Obama’s Pot Policy Is Refer Madness
C’mon, Barack. Do you seriously think marijuana is as dangerous as heroin? Then why are you afraid to do something about it?
By far the most frustrating thing about Barack Obama’s presidency, whatever your ideology, is its politics of contradiction. This is an administration as comfortable engineering an informal amnesty as it is deporting unlawful immigrants in record numbers—an administration as stubborn in trying to end our Bush-era wars as it is stubborn in expanding America’s military footprint.
But for all the executive two-facedness, the president’s most egregious hypocrisy has afflicted his approach to illegal drugs. Nowhere are the costs and shortcomings of his allegedly pragmatic approach more on display than in the confused, conflicted world of marijuana law.
Just two weeks after signing legislation that leaves states to pursue their own rules on medical pot, Obama’s Department of Justice has filed a strenuous defense of the drug’s Schedule I classification—the same category reserved for heroin. According to the Justice Department, “this psychoactive, addictive drug is not accepted as safe for medical use at this time, even with medical supervision,” in the words of Assistant U.S. Attorney Gregory Broderick of the Eastern District of California.
The president’s critics, accustomed to bemoaning his abuse of executive power, are now confronted with an act of sheer foolishness.
It is bad enough that pot’s Schedule I classification is an enshrinement of ridiculous, bogus prejudices, twisted further by a legal history wherein 19th-century defense attorneys eyed marijuana intoxication as a rough-and-ready insanity defense.
Worse, the preservation of pot’s Schedule I status fiercely undermines whatever’s left of the rule of law when it comes to weed. However proper it may be to allow the states some leeway as laboratories of drug democracy, the chaotic regimes arising in jurisdictions with semi- and quasi-legalized marijuana are made malevolent by the maintenance of federal laws that directly oppose permissive reforms. It is now clear in Colorado, for instance, that medical and black-market pot has the upper hand over the legitimate marijuana business. Doubling down on Schedule I is, at best, a deranged way to push Americans away from “medical,” and toward recreational, use.
Alas, it is par for the course for the president, whose public comments on drugs—especially given his well-known personal pot history—have consistently failed to compute with his own policies. As Jacob Sullum recounts at Forbes, Obama has dubbed the war on drugs “an utter failure,” yet laughed out loud at the notion of legalizing marijuana; he has informed Jake Tapper that “[w]hat is and isn’t a Schedule I narcotic is a job for Congress. It’s not something by ourselves that we start changing.” That’s rich coming from the guy who made virtually identical remarks about immigration law, only to leap over Congress when the political fancy struck.

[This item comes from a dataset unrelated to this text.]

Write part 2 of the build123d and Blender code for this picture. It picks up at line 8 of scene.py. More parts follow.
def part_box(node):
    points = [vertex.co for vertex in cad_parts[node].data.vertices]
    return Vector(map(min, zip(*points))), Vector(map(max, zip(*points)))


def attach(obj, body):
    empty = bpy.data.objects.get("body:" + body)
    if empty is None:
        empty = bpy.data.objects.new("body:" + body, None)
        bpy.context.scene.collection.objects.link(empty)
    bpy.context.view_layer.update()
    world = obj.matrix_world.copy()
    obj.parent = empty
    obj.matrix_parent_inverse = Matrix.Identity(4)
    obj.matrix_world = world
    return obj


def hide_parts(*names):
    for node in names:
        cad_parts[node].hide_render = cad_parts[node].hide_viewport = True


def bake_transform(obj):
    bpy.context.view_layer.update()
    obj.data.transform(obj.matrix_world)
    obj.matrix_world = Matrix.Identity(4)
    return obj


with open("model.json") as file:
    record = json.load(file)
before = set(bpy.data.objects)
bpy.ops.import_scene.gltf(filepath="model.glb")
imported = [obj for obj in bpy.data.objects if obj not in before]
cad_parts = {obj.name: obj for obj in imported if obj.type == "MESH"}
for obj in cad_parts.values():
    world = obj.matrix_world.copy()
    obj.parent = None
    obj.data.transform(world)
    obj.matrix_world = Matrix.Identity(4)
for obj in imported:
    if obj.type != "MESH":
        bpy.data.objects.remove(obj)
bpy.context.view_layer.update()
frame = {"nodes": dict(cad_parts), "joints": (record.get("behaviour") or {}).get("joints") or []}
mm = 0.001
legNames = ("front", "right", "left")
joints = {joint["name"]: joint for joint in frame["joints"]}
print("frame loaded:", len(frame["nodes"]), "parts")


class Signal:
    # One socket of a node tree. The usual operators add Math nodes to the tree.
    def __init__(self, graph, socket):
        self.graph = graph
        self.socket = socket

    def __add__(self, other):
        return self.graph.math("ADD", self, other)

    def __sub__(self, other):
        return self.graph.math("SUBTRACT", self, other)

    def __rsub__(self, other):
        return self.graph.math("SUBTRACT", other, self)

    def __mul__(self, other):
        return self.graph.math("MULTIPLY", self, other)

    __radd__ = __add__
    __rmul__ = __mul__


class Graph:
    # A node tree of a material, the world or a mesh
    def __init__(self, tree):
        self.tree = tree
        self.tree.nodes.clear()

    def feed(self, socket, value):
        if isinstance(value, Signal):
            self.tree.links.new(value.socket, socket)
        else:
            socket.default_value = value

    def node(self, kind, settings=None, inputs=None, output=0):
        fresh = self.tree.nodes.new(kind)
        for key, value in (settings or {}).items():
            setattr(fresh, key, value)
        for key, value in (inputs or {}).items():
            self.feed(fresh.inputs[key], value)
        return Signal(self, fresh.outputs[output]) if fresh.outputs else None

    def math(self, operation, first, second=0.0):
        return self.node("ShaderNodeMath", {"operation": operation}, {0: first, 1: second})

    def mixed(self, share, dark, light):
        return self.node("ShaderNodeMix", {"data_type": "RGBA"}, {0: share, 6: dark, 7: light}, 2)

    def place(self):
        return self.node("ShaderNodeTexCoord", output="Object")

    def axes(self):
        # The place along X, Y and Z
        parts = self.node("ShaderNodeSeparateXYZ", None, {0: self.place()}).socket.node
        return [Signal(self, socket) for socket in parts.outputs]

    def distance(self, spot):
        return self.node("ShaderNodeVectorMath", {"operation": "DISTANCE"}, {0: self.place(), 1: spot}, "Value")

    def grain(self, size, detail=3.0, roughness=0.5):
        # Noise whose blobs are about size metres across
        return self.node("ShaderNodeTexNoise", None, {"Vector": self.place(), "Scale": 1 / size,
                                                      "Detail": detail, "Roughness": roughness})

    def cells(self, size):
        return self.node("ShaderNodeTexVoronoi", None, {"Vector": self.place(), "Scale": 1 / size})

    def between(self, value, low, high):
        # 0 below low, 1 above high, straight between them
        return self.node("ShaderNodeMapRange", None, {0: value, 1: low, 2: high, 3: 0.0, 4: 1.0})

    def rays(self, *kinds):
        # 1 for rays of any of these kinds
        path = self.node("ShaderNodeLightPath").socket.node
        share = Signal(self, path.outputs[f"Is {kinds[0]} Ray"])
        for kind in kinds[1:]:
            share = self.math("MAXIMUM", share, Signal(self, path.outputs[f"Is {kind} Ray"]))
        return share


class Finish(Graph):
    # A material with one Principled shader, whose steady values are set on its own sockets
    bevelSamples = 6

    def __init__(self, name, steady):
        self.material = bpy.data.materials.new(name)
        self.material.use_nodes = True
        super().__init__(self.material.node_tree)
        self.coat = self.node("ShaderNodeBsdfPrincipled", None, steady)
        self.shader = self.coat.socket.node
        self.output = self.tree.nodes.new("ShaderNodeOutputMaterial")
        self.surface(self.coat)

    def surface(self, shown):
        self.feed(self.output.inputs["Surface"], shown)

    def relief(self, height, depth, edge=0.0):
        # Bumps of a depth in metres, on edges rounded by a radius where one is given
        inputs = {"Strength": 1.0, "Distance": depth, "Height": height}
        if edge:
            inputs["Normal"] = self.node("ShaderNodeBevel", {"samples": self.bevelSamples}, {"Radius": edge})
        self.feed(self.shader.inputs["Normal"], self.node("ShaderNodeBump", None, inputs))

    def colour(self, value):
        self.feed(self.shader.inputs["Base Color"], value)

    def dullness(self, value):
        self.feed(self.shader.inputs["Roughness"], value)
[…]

It’s even more puzzling considering that Eric Holder himself, in one of his final public pronouncements before announcing his intention to resign as attorney general, opined that the wisdom of reclassification was “certainly a question that we need to ask ourselves.” Yet not even Holder avowed, as Sullum indicates, that the executive branch really does possess the authority to move the regulatory needle away from Schedule I.

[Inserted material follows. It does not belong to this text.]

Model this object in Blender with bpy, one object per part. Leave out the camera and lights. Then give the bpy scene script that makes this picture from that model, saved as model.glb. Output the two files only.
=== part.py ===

And so the same creeping rot of the rule of law that the administration has inflicted on immigration now bedevils our drug laws. This isn’t an abstract issue relevant only to constitutional obsessives. It’s a basic principle of ordered liberty that arises from even deeper foundations than our founding document. When the laws are in such discord and conflict as our drug laws are now, the enforcement of the law becomes of necessity an exercise in executive whim—compounding the capriciousness of arbitrary, selective application that Obama has made so conspicuous in his approach to governance.
At a time when the legitimacy and uniformity of government coercion has come into deep question among urban blacks in addition to suburban whites, the president needs to realize that in dithering on marijuana law he is playing with fire. His haphazard and contradictory mismanagement of America’s shift toward pot reform lends dangerous credence to the growing sense that our government no longer cares to guarantee our equal protection under the law.
Perhaps most puzzling of all, Obama’s evident willingness to use policy as a political weapon has failed to spur him out ahead of congressional Republicans. Obama could announce his intention to reclassify pot. He could deliver a quick, effective speech, or hold a proper press conference. He could order the Justice Department to begin the necessary regulatory work. Or (horrors) he could reach out to congressional leaders in both parties to pursue bipartisan legislation. But he hasn’t. And it doesn't seem he will.
Especially given Sen. Rand Paul’s degree of power, the president has given the GOP the rare, momentous opportunity to score a coup in the presidential preseason by rescheduling marijuana. “Even conservatives,” as enterprising Republicans could reasonably explain, “understand that marijuana use ought to be punished more leniently than heroin use, even if it ought to remain illegal. It’s more than smart politics. It’s common sense.”
What a presidential legacy that would be.